INFORMATION SHOWN:
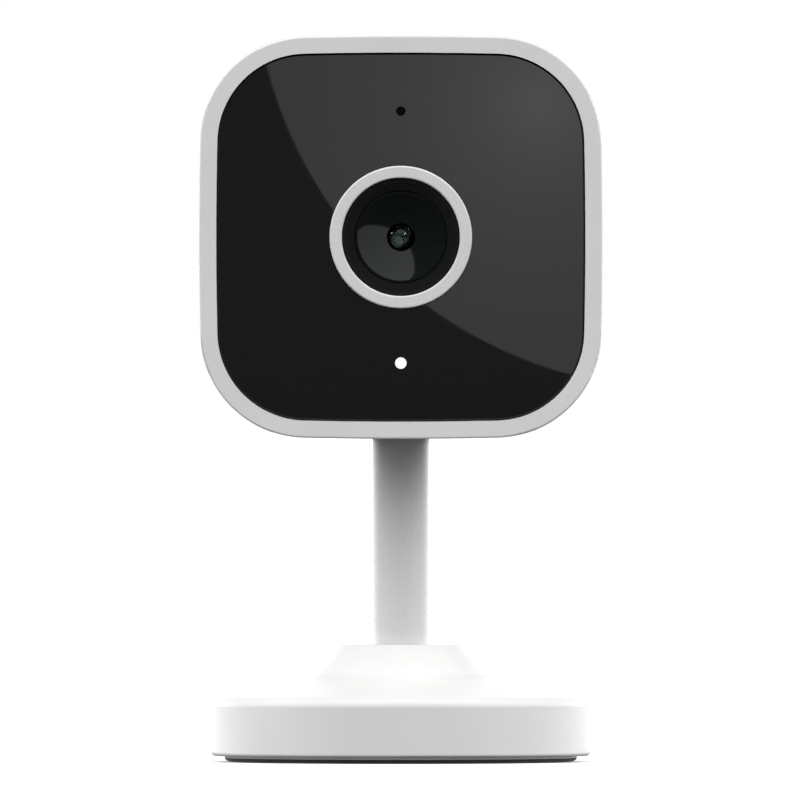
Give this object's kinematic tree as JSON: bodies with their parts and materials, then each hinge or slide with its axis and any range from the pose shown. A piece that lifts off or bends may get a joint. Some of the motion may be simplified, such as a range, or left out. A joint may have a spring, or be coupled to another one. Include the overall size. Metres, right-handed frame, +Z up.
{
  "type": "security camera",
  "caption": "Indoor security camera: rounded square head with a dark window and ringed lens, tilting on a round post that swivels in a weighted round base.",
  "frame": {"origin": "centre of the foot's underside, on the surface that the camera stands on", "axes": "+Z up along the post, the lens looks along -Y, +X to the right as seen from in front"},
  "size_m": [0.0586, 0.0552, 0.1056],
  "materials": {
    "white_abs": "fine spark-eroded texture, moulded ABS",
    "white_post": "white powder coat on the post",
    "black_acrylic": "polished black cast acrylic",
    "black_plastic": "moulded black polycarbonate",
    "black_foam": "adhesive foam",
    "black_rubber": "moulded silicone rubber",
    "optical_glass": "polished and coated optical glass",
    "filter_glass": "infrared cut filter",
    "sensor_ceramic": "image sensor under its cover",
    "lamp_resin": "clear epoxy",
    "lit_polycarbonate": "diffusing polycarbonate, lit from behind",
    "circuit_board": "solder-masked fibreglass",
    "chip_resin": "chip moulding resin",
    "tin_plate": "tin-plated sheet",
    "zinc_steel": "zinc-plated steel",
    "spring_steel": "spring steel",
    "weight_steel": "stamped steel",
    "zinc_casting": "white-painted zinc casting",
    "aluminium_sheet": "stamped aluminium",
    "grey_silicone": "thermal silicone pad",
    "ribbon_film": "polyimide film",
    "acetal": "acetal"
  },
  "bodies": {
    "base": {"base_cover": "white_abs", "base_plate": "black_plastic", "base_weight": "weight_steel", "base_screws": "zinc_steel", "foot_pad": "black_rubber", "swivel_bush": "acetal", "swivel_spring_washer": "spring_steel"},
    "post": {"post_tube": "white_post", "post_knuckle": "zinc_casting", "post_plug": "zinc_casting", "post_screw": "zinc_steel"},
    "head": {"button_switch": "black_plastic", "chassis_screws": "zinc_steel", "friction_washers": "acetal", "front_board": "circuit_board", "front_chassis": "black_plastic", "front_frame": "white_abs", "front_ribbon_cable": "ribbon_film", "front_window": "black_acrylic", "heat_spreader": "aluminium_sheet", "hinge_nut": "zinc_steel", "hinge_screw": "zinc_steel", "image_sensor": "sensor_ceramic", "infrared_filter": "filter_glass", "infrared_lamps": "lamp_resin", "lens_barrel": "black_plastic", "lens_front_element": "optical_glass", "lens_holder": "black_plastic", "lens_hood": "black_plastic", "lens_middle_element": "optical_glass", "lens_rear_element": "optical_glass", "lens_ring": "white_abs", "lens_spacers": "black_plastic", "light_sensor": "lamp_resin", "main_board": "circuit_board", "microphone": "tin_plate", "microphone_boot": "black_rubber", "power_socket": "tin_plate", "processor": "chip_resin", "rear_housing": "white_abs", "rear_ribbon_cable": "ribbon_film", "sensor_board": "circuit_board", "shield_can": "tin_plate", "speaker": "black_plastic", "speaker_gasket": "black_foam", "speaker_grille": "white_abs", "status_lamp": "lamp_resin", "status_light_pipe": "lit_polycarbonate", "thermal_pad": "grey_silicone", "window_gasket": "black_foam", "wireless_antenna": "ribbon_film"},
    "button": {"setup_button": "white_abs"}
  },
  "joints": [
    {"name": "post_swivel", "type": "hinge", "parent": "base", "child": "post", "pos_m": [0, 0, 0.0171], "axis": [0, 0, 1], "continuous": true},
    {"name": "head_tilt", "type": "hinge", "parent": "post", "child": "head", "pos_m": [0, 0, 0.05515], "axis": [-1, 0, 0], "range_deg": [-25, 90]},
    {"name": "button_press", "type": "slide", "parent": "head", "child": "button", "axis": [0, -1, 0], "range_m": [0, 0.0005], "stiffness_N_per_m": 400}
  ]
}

TASK PROMPT:
Count how many lines hold the string "bodies" and give that number alone.

OUTPUT FOR THIS TASK:
2